● **Problem to solve**
Hand back each line, unchanged, from the top down to the line where "Write the OpenSCAD" sits.

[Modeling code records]
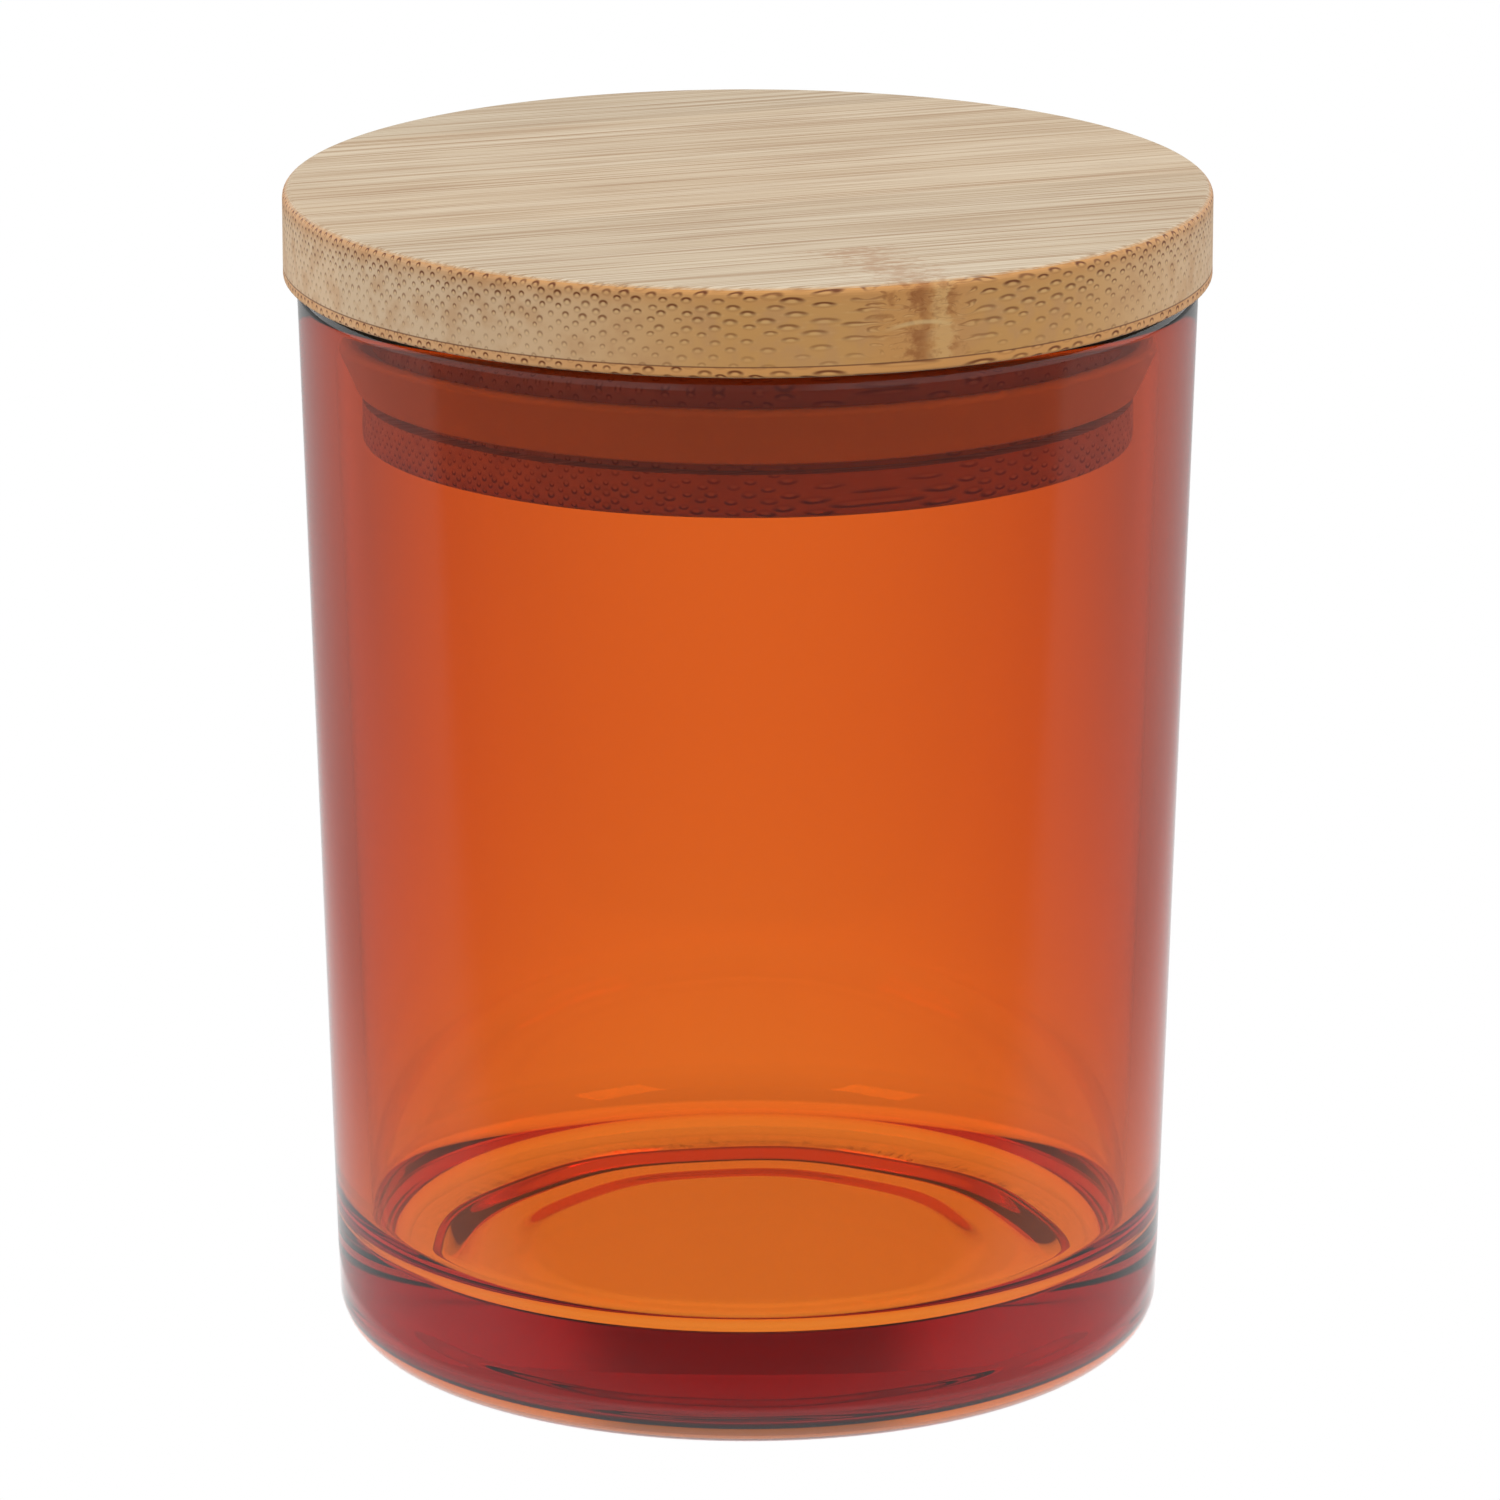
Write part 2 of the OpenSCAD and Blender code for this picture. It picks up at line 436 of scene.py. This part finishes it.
def bundles(shader, v, depth, seed):
    """Bundles cut across, as (dark caps, light heart). Away from the skin they are smaller and fainter."""
    first, second, chance, other_chance = bundle_lattice(shader, v, depth, seed)
    size = shader.times(shader.ramp(depth, *SIZE_BY_DEPTH), shader.ramp(chance, *SIZE_BY_CHANCE))
    wide = shader.times(shader.math("ADD", first, second), 0.5 * BUNDLE_PITCH / BUNDLE_HALF_WIDTH)
    high = shader.times(shader.math("SUBTRACT", first, second), 0.5 * BUNDLE_DROP / BUNDLE_HALF_HEIGHT)
    spot = shader.vector("DIVIDE", shader.combine(wide, high), shader.combine(size, size, 1.0))
    aside, above, _ = shader.separate(spot)
    away = shader.vector("LENGTH", spot, out="Value")

    strength = shader.times(shader.ramp(depth, *DARK_BY_DEPTH), shader.ramp(other_chance, *DARK_BY_CHANCE))
    # The small number keeps the division whole in the middle of a bundle.
    cap = shader.math("DIVIDE", above, shader.math("ADD", away, 0.05))
    ring = shader.times(shader.ramp(away, *RING_INNER), shader.ramp(away, *RING_OUTER))
    dark = shader.times(shader.times(ring, shader.ramp(cap, *RING_CAP)), strength)
    oval = shader.combine(shader.times(aside, HEART_WIDTH), shader.times(above, HEART_HEIGHT))
    fringe = shader.vector("LENGTH", oval, out="Value")
    heart = shader.times(shader.ramp(fringe, *HEART_FADE), strength)
    return dark, heart


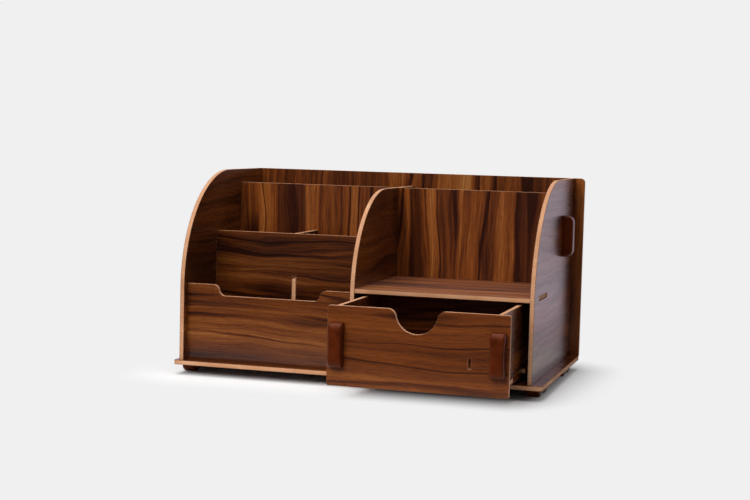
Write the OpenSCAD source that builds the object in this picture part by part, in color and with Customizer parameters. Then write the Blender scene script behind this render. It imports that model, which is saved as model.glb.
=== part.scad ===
// Knock-down desk organizer: thin laminated boards joined by tabs in slots,
// locked with small plastic clips, with one drawer that slides out at the front.
// Origin: centre of the floor outline with the drawer out as drawn. +X right, +Y back, +Z up.

/* [Overall] */
// Width of the base and the back panel
body_w = 344; // [290:1:420]
// Depth of the side panels, front edge to back panel
body_d = 192; // [172:1:236]
// Height of the side panels above the base
side_h = 174; // [160:1:214]
// Thickness of every board
board = 4; // [3:0.1:5]

/* [Outline] */
// Overhang of the base and the back panel past the left side panel
left_margin = 4.5; // [4.5:0.5:10]
// Overhang of the base and the back panel past the right side panel
right_margin = 9.5; // [4.5:0.5:12]
// Overhang of the base in front of the side panels
front_lip = 3.5; // [0:0.5:8]
// Radius of the sweep on the side panels
side_r = 106; // [70:1:130]
// Radius of the sweep on the centre partition
partition_r = 92.5; // [60:0.5:120]
// Corner radius of the back panel
back_r = 4; // [3:0.5:12]
// Corner radius of the base
base_r = 3.5; // [1:0.5:8]

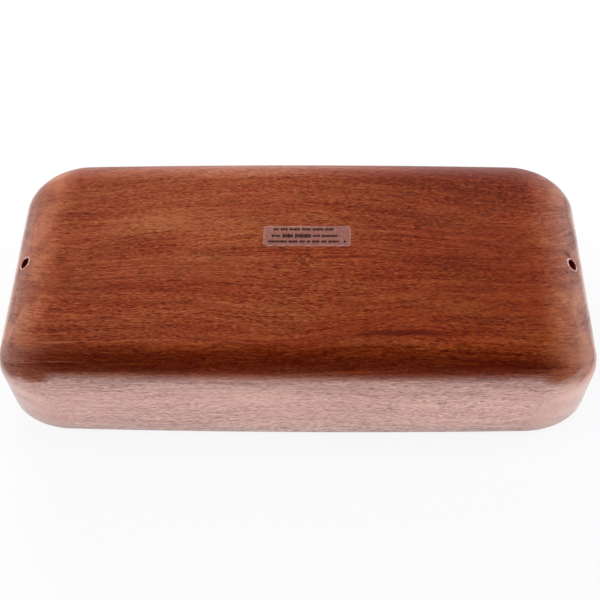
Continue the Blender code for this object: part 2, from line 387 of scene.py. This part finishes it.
def print_ink(look):
    """Black thermal-transfer ink: a thin waxy film, a little worn."""
    material, tree, shader = new_material("black_print_ink")
    drift_colour(tree, shader, 0.3, 3.0, (0.40, linear(look.ink)), (0.75, linear(look.ink_worn)))
    shader.inputs["Roughness"].default_value = 0.5
    return material


class WoodBlockForm(bpy.types.PropertyGroup):
    """Shape of the wood. What the frame's boxes give isn't repeated here."""

    corner_along: bpy.props.FloatProperty(
        name="Corner along", description="Reach of the plan corners along the block",
        default=0.0335, unit="LENGTH")
    corner_across: bpy.props.FloatProperty(
        name="Corner across", description="Reach of the plan corners across the block",
        default=0.025, unit="LENGTH")
    side_swell: bpy.props.FloatProperty(
        name="Side swell", description="How far the long sides swell at mid length",
        default=0.0022, unit="LENGTH")
    end_reach: bpy.props.FloatProperty(
        name="End rounding reach", description="Width of the rounding at the ends, in plan",
        default=0.029, unit="LENGTH")
    end_drop: bpy.props.FloatProperty(
        name="End rounding drop", description="Height of the rounding at the ends",
        default=0.026, unit="LENGTH")
    side_reach: bpy.props.FloatProperty(
        name="Side rounding reach", description="Width of the rounding on the long sides, in plan",
        default=0.0205, unit="LENGTH")
    side_drop: bpy.props.FloatProperty(
        name="Side rounding drop", description="Height of the rounding on the long sides",
        default=0.0205, unit="LENGTH")
    flat_corner_along: bpy.props.FloatProperty(
        name="Flat corner along", description="Reach of the underside's flat corners, along",
        default=0.013, unit="LENGTH")
    flat_corner_across: bpy.props.FloatProperty(
        name="Flat corner across", description="Reach of the underside's flat corners, across",
        default=0.010, unit="LENGTH")
    playing_edge: bpy.props.FloatProperty(
        name="Playing edge", description="Radius of the playing plate's struck edge",
        default=0.004, unit="LENGTH")
    mouth_edge: bpy.props.FloatProperty(
        name="Slot mouth edge", description="Radius sanded on the edges of the slot's mouth",
        default=0.0007, unit="LENGTH")
    port_diameter: bpy.props.FloatProperty(
        name="Port", description="Bore of the ports", default=0.006, unit="LENGTH")
    port_depth: bpy.props.FloatProperty(
        name="Port depth", description="Depth of the ports", default=0.022, unit="LENGTH")
    port_from_end: bpy.props.FloatProperty(
        name="Port from end", description="How far in from the end the port's mouth lies",
        default=0.0093, unit="LENGTH")
    ring_diameter: bpy.props.FloatProperty(
        name="Pressed ring", description="Diameter of the pressed ring", default=0.0066, unit="LENGTH")
    ring_width: bpy.props.FloatProperty(
        name="Ring width", description="Width of the ring's groove", default=0.0015, unit="LENGTH")
    ring_along: bpy.props.FloatProperty(
        name="Ring along", description="Place of the ring along the block", default=0.0042, unit="LENGTH")
    ring_across: bpy.props.FloatProperty(
        name="Ring across", description="Place of the ring across the block", default=-0.0018, unit="LENGTH")
    port_rim: bpy.props.FloatProperty(
        name="Port rim", description="Width of the lacquer bead round each port",
        default=0.00095, unit="LENGTH")


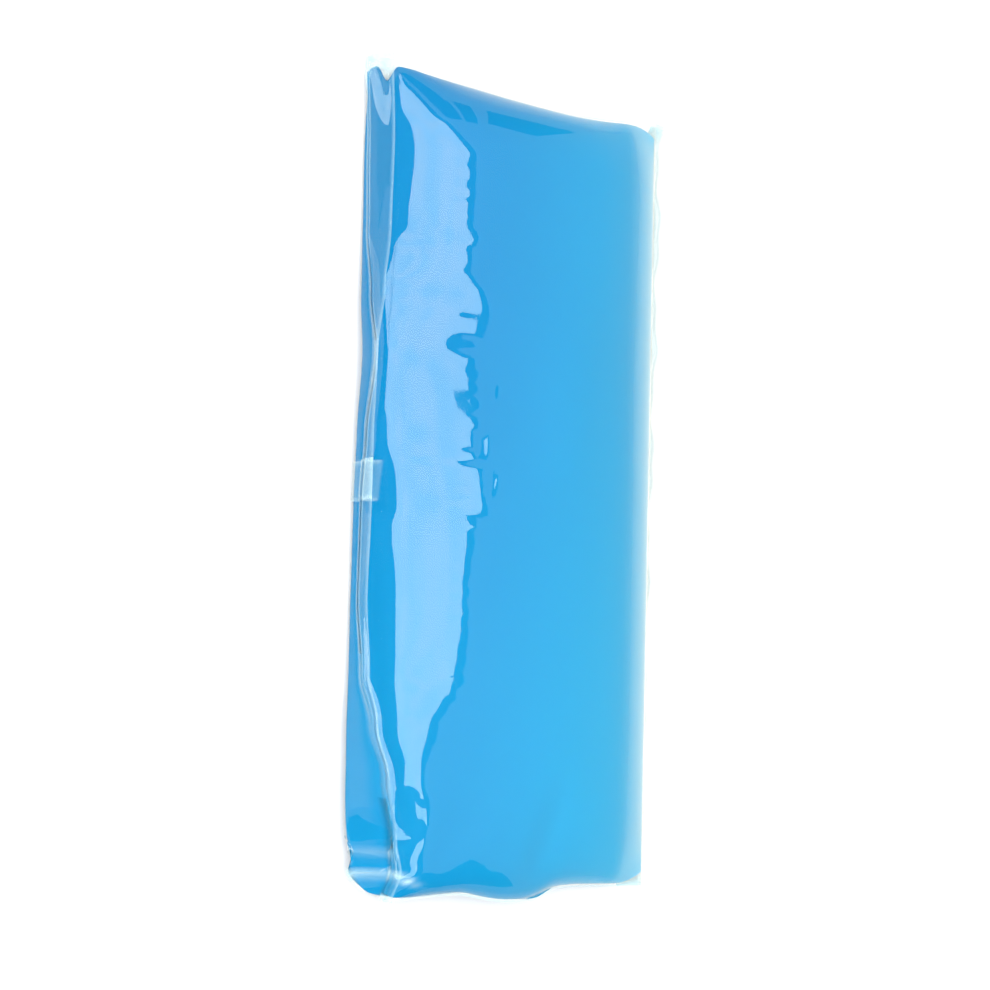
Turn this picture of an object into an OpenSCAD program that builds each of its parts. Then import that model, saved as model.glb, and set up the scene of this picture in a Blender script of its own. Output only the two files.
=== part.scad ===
// Reusable ice pack: a pillow pouch of clear film, filled with soft translucent gel.
// The film is a tube whose axis runs across the pack (X). Its overlap seam crosses the back,
// its two flat end seals run along the long sides (Y), and its plain ends are just folded round.
// It lies on its back, as it comes to rest: the left seal is folded up against the side of the
// gel, and the right seal is folded down and tucked under. Z = 0 is the table.

/* [Pouch] */
// Length between the two plain ends, at the corners of the film
pouch_l = 260; // [200:1:320]
// Width of the gel, from seal to seal
gel_w = 108; // [88:1:130]
// Height of the crown over the table
crown_h = 27; // [20:0.5:34]
// Place of the crown across the pack, left of the middle
crown_shift = 6; // [0:0.5:15]
// How far the crown sinks towards both ends
crown_sag = 2; // [0:0.25:4]
// Length over which each plain end rounds off
end_round = 22; // [14:0.5:30]
// Height of the fold line in the middle of a plain end, over the line between the seals
end_fold_h = 5; // [2:0.5:7]
// How far the top end draws in between its corners
top_draw = 7.5; // [0:0.5:9]
// How far the bottom end draws in between its corners
bottom_draw = 2; // [0:0.5:9]
// How far the soft crease pushes the bottom end out
end_tip = 4; // [0:0.5:4]

/* [Film] */
// Thickness of one layer of film
film_t = 0.3; // [0.2:0.05:0.5]
// Width of the flat seals along both long sides
side_seal_w = 10; // [7:0.5:12]
// Width of the overlap seam across the back
lap_w = 12; // [8:0.5:16]
// Thickness that the overlap adds
lap_t = 0.35; // [0.2:0.05:0.6]
// Place of the overlap seam along the pack
lap_y = -4; // [-30:1:30]
// Length of clear film past the gel, along the plain ends
end_margin = 0.8; // [0.6:0.1:1.5]

/* [Left seal] */
// How strongly the wall below the left seal bulges out
side_bulge = 1; // [0.5:0.05:1.2]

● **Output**
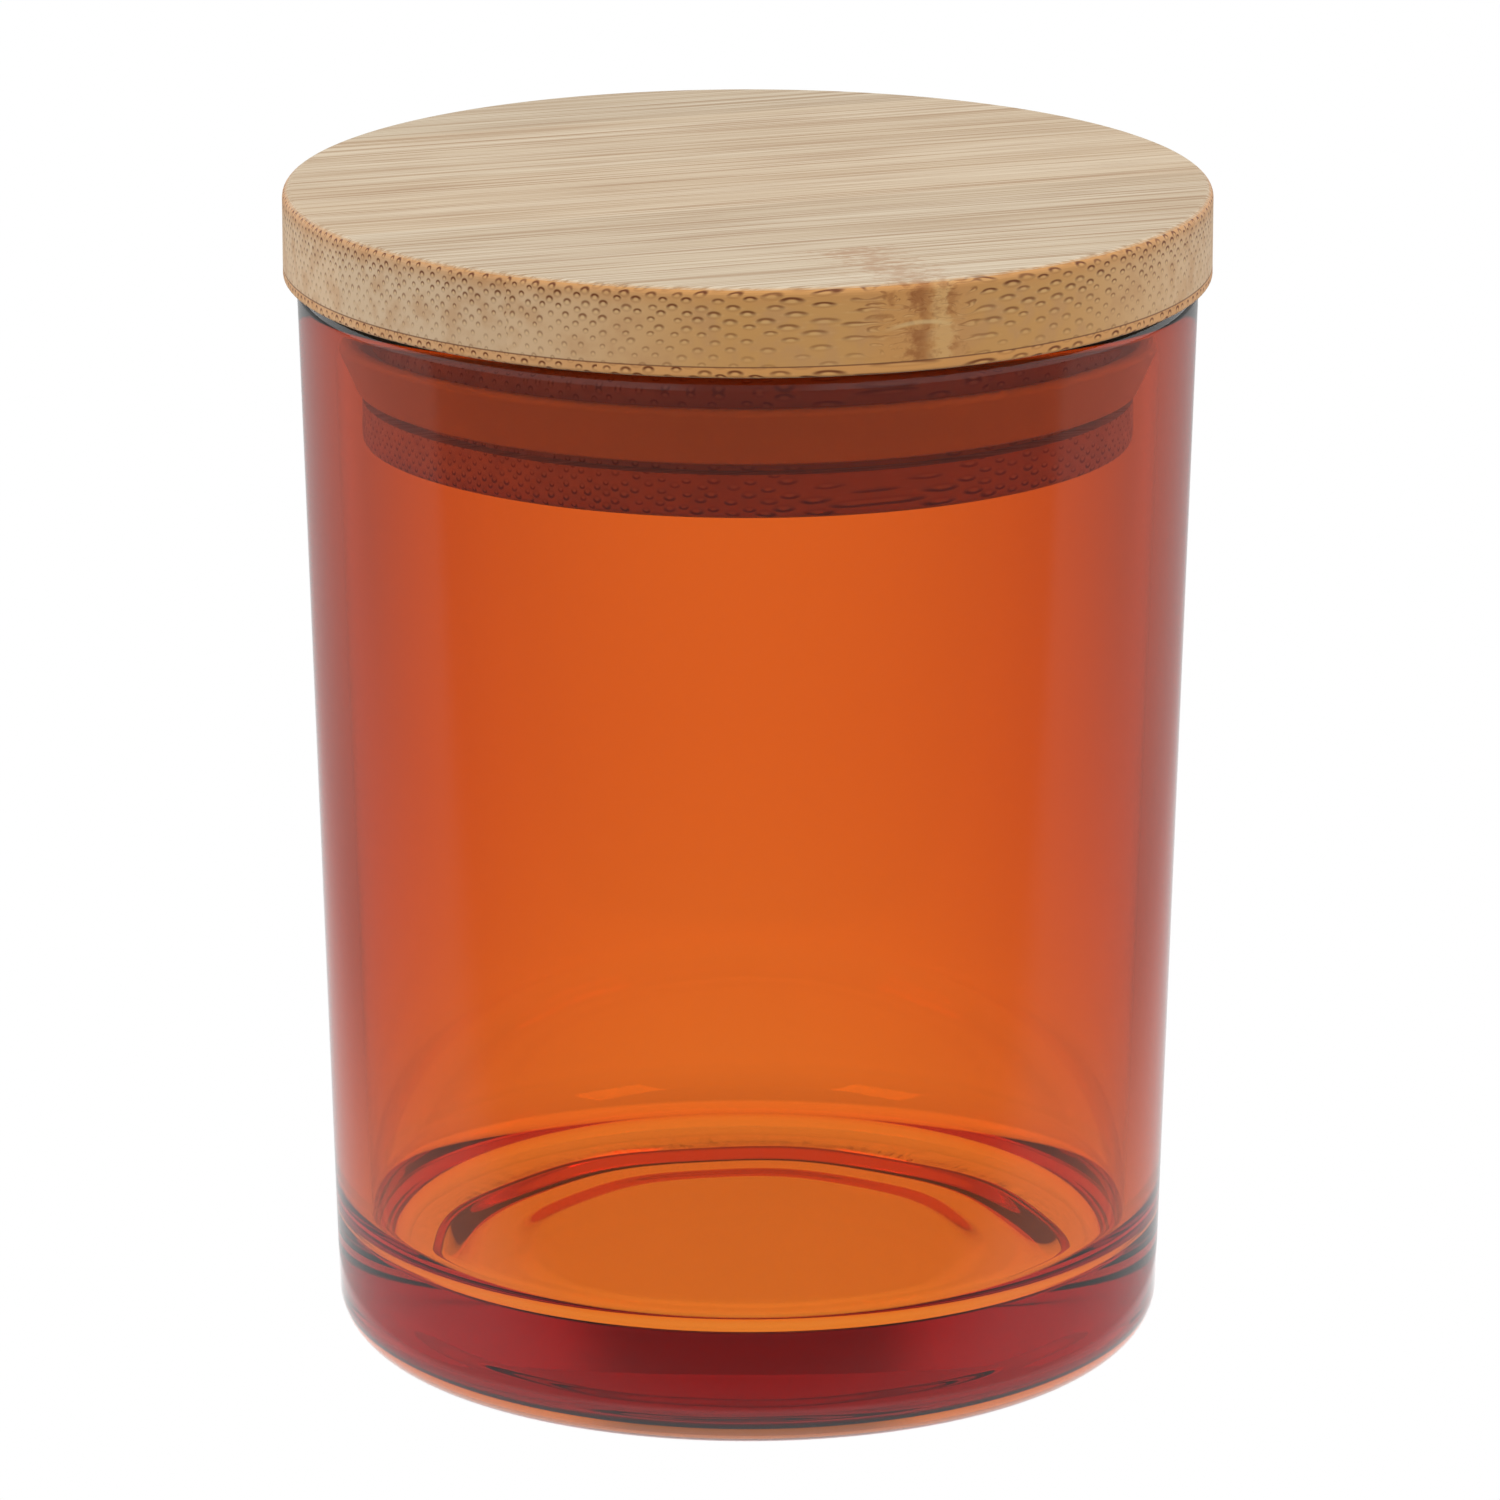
Write part 2 of the OpenSCAD and Blender code for this picture. It picks up at line 436 of scene.py. This part finishes it.
def bundles(shader, v, depth, seed):
    """Bundles cut across, as (dark caps, light heart). Away from the skin they are smaller and fainter."""
    first, second, chance, other_chance = bundle_lattice(shader, v, depth, seed)
    size = shader.times(shader.ramp(depth, *SIZE_BY_DEPTH), shader.ramp(chance, *SIZE_BY_CHANCE))
    wide = shader.times(shader.math("ADD", first, second), 0.5 * BUNDLE_PITCH / BUNDLE_HALF_WIDTH)
    high = shader.times(shader.math("SUBTRACT", first, second), 0.5 * BUNDLE_DROP / BUNDLE_HALF_HEIGHT)
    spot = shader.vector("DIVIDE", shader.combine(wide, high), shader.combine(size, size, 1.0))
    aside, above, _ = shader.separate(spot)
    away = shader.vector("LENGTH", spot, out="Value")

    strength = shader.times(shader.ramp(depth, *DARK_BY_DEPTH), shader.ramp(other_chance, *DARK_BY_CHANCE))
    # The small number keeps the division whole in the middle of a bundle.
    cap = shader.math("DIVIDE", above, shader.math("ADD", away, 0.05))
    ring = shader.times(shader.ramp(away, *RING_INNER), shader.ramp(away, *RING_OUTER))
    dark = shader.times(shader.times(ring, shader.ramp(cap, *RING_CAP)), strength)
    oval = shader.combine(shader.times(aside, HEART_WIDTH), shader.times(above, HEART_HEIGHT))
    fringe = shader.vector("LENGTH", oval, out="Value")
    heart = shader.times(shader.ramp(fringe, *HEART_FADE), strength)
    return dark, heart


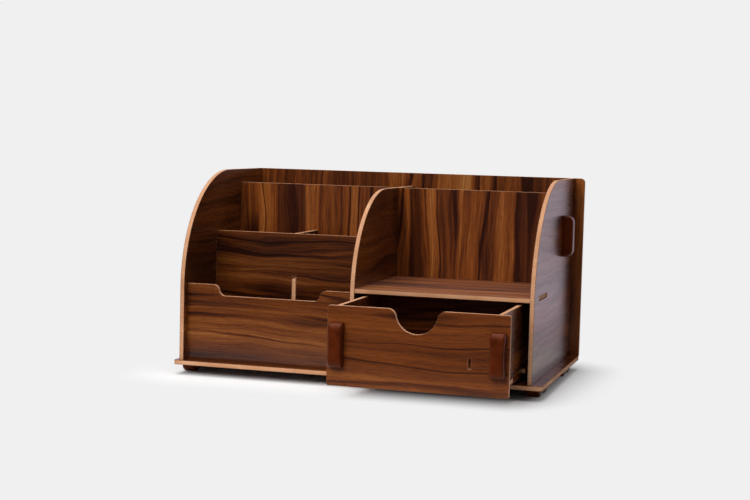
Write the OpenSCAD source that builds the object in this picture part by part, in color and with Customizer parameters. Then write the Blender scene script behind this render. It imports that model, which is saved as model.glb.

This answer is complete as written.